The nomic-embed-text model (768 dimensions) handles technical infrastructure language well. I’ve been impressed by its ability to connect related concepts even when the terminology differs.

Text cleaning: the boring but critical part

Embedding models are sensitive to garbage input. The scripts include a cleaning pipeline that:

  • Removes # comment lines and /* */ block comments
  • Strips binary and control characters
  • Collapses excessive whitespace
  • Truncates to 2000–4500 characters depending on the use case

Without this, Ollama would occasionally produce weird embeddings or outright fail on large config dumps. It’s not glamorous code, but it prevents a lot of silent failures.

Integration with Claude Code

The whole system plugs into Claude Code through the Skills framework. Skills are directories under ~/.claude/skills/ with a SKILL.md file that teaches Claude how to use the tools. Claude Code loads these at conversation start and can call the scripts directly.

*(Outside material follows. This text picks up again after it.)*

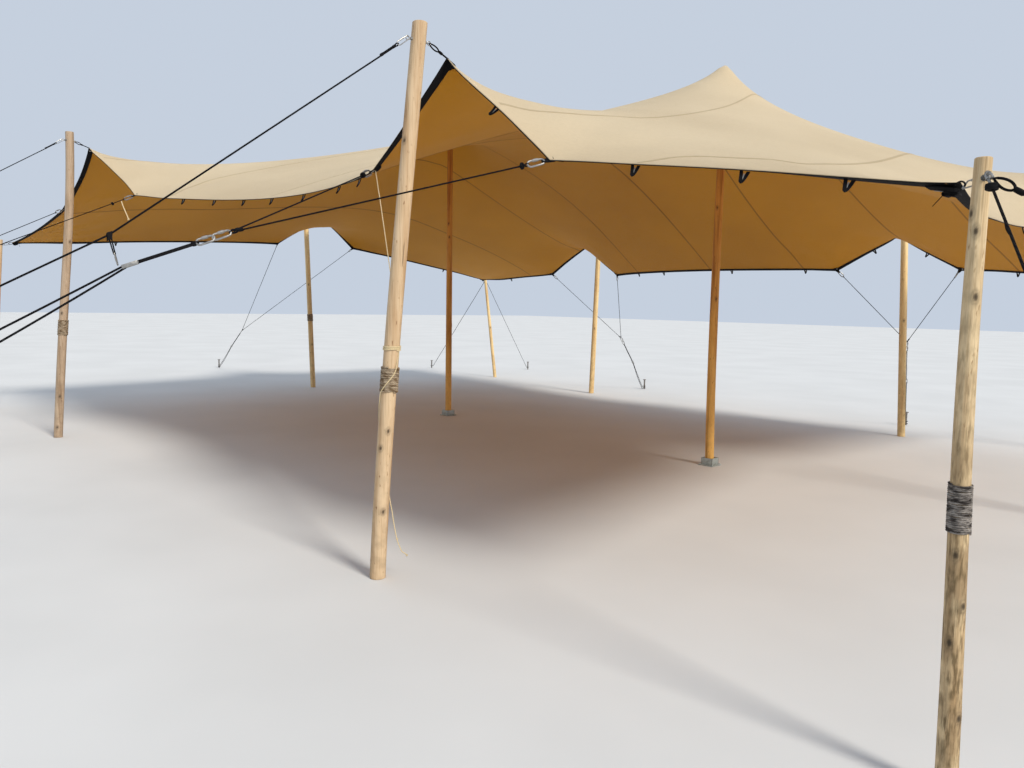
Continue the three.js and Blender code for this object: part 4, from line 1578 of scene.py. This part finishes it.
@dataclass
class Canopy:
    """The canopy: one stretched sheet with its seams, edge webbing and tabs.

    A seam is given by stations across and along the net, and the tabs of a side by their scale and
    their stations.
    """

    net: CanopyNet
    wardrobe: Wardrobe
    thickness: float = 0.003
    hem: float = 0.043
    webbing_inset: float = 0.003
    webbing_thickness: float = 0.0035
    webbing_overhang: float = 0.004
    webbing_gap: float = 0.0004
    flat_size: Pair = (7.5, 10.5)
    seam_width: float = 0.02
    seam_thickness: float = 0.0012
    edge_shade: float = 0.7
    seams: tuple = (
        ((-4.19, -6.96), (-3.0, -7.1), (-2.0, -7.15), (0.7, -6.85), (2.2, -6.78), (3.99, -6.52)),
        ((-4.19, -5.36), (-0.14, -5.32), (0.87, -5.24), (3.63, -5.1), (3.99, -5.09)),
        ((-4.19, -3.68), (-3.5, -3.98), (-1.0, -3.72), (2.0, -3.37), (3.99, -3.5)),
        ((-4.19, -2.05), (1.06, -1.94), (3.99, -2.0)),
        ((-4.19, -0.52), (2.37, -0.7), (3.99, -0.6)),
        (
            (-4.19, 0.97), (-3.5, 1.07), (-3.1, 1.17), (-2.0, 1.02), (-0.13, 0.74), (2.45, 0.69),
            (3.99, 0.67),
        ),
        (
            (-4.19, 1.84), (-3.9, 2.0), (-3.56, 2.38), (-2.8, 2.47), (-1.08, 2.32), (2.34, 1.83),
            (3.99, 1.77),
        ),
    )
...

In my CLAUDE.md (the global instruction file), I added directives for Claude to:

  • Run auto_recall.py at conversation start with the user’s first message
  • Use memory-api.sh save when it learns important facts or completes significant troubleshooting
  • Use alert_correlate.py when responding to monitoring alerts

This makes the memory system mostly invisible. I don’t have to think about saving or retrieving — Claude handles it as part of its normal workflow.

Performance

Some numbers from real usage:

  • Embedding generation: ~50ms per query via Ollama (local GPU)
  • Vector search: <10ms for 1000+ points in Qdrant
  • Auto-recall total latency: ~200ms including both collection searches
  • Storage: negligible — each memory point is a 768-float vector plus a small JSON payload

The bottleneck is the embedding step, and even that’s barely noticeable.

What I’d do differently

  • Automatic summarization. Right now, saving conversation memories is a manual trigger. I’d like Claude to automatically summarize and save at the end of significant sessions.
  • Memory decay. Old memories should gradually lose relevance weight. A fact from last week is probably more useful than one from six months ago.
  • Deduplication. The deterministic ID prevents exact duplicates, but semantically similar memories can pile up. A periodic cleanup job that merges near-duplicates would help.
  • Multi-tenant collections. Currently everything lives in one collection per type. If multiple engineers used this, you’d want per-user or per-team isolation.

The bigger picture

LLMs are incredibly capable but fundamentally stateless. Every conversation is a blank slate. Tools like RAG and vector databases are usually discussed in the context of chatbots or document Q&A — but they’re equally powerful as operational memory for AI engineering assistants.

By giving Claude Code a vector-backed memory, it goes from being a very smart tool that I have to re-brief every session, to something closer to a colleague who was there last time and remembers what happened.

The whole cortex-memory skill is about 400 lines of Python and bash. The infrastructure (Qdrant + Ollama) was already running for other projects. The ROI on those 400 lines has been enormous.

Source

The skill lives in ~/.claude/skills/cortex-memory/ and consists of:

  • memory-api.sh — CLI wrapper
  • memory_save.py — embedding + storage
  • memory_recall.py — semantic search + listing
  • auto_recall.py — proactive context recall
  • alert_correlate.py — incident correlation
  • SKILL.md — Claude Code skill definition

If you’re running Claude Code and have a Qdrant instance handy, this is a weekend project that’ll fundamentally change how useful the assistant is day-to-day.